Note that whether your readers will be able to see Unicode characters depends on their having an appropriate font installed. In particular you probably need to tell your browser that you are using the UTF-8 character set. If your Unicode characters display as question marks, this is necessary: Netscape 4.08 requires it, but Internet Explorer 5 does not. I take it that this means, by virtue of the lowest-common-denominator approach, that if your source uses Unicode, you will always want to do this.

To enable the alternate character set, you must re-define the default META information provided by Hevea, which specifies the ISO-8859-1 character set. The following (taken directly from hevea.hva) will do this, if you put it in a document-specific configuration file:

\renewcommand{\@meta}{\@print{<META http-equiv=''Content-Type'' content=''text/html; charset= UTF-8''>
}%
\@print{<META name=''GENERATOR'' content=''hevea }\usebox{\@heveaversion}\@print{''>
}}



## 12  Scientific Notebook

I don’t use Scientific Notebook myself, and though I’ve tried to support it under Hevea, this support is largely untested. There are two things to bear in mind:

• You will need to generate snapshot files for Maple graphics: since SN prints and previews in “native Windows mode”, you’d ordinarily have no occasion to do this.
• As far as I can tell, SN files are a subset of the LATEX in SWP’s standard-LATEX-article-class documents. Thus, we process them though the “standard” batch file hhtml.bat. If this changes, then the Scientific Notebook support will have to be re-worked, perhaps through a more specialized batch file.

## 13  Hacha, the file-chopper

Hacha takes a single HTML file produced by Hevea7 and chops it into smaller files. It generates a top-level file containing a table-of-contents, and each item in the TOC is a hyper-link to one of the smaller files. These files in turn contain icons which allow the reader to move to the next (or previous) file in the series, as well as an icon to return to the TOC. These icons will be automatically copied to your source-file directory: remember to move them to your web site.

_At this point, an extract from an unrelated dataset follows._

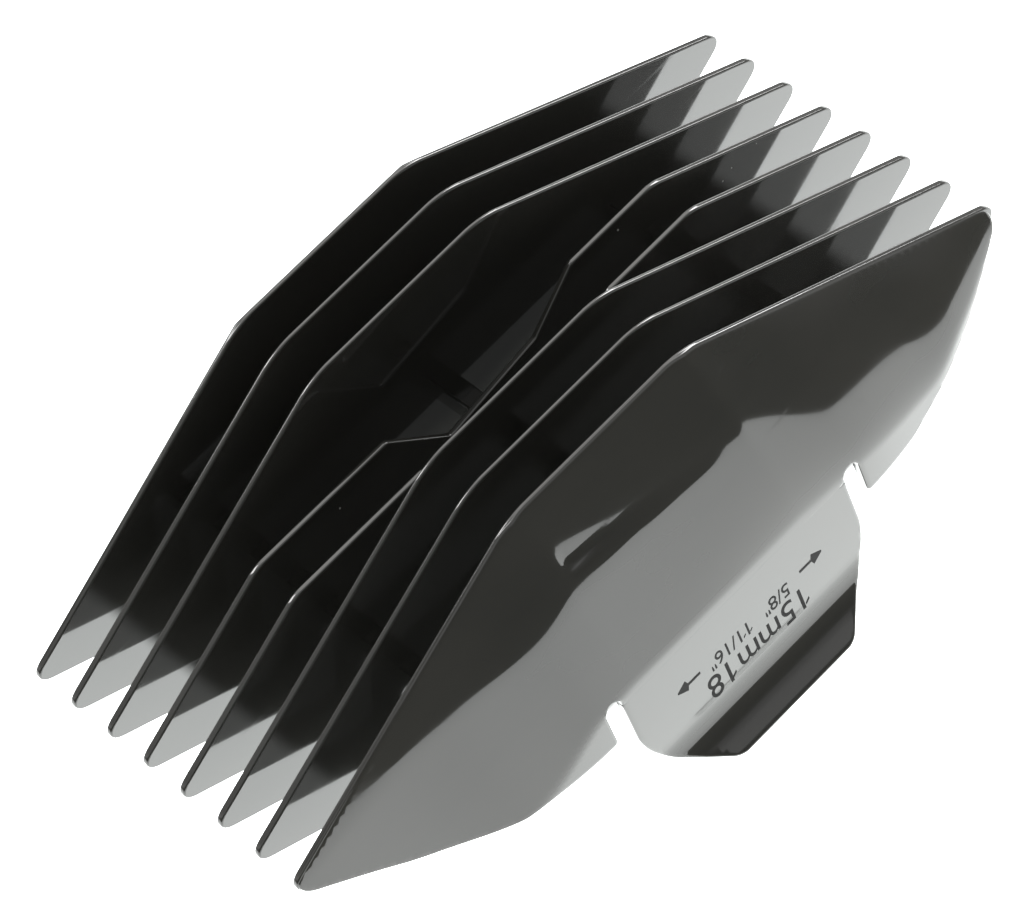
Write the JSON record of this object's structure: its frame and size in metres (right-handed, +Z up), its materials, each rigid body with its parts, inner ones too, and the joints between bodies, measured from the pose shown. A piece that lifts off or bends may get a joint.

Hacha.bat takes a single argument, the name+extension of the HTML file produced by Hevea. By default, the resulting top-level file is called index.html, and the names of the smaller sub-files are built from the name of the Hevea file. Thus

Hacha myfile.html


produces the base file index.html containing the TOC, and the series of hyper-linked sub-files myfile001.html, myfile002.html … . If you would prefer another name for the base file — as you might, for consistency — you can use the command-line option -o. Thus if you say Hacha myfile.html -o myfile000.html you will generate a lead file myfile000.html that will refer to myfile001.html, myfile002.html etc. Note that there is no way to change the names of the sub-files (here, myfile001.html, myfile.002.html etc).

The simplest way to control Hacha is via the document-specific configuration file. For example, I wanted the online version of this document to be split into its Parts, so I inserted \newcommand{\cuttingunit}{part} into a document-specific configuration file. This generates a warning that can be ignored; and produces the desired result.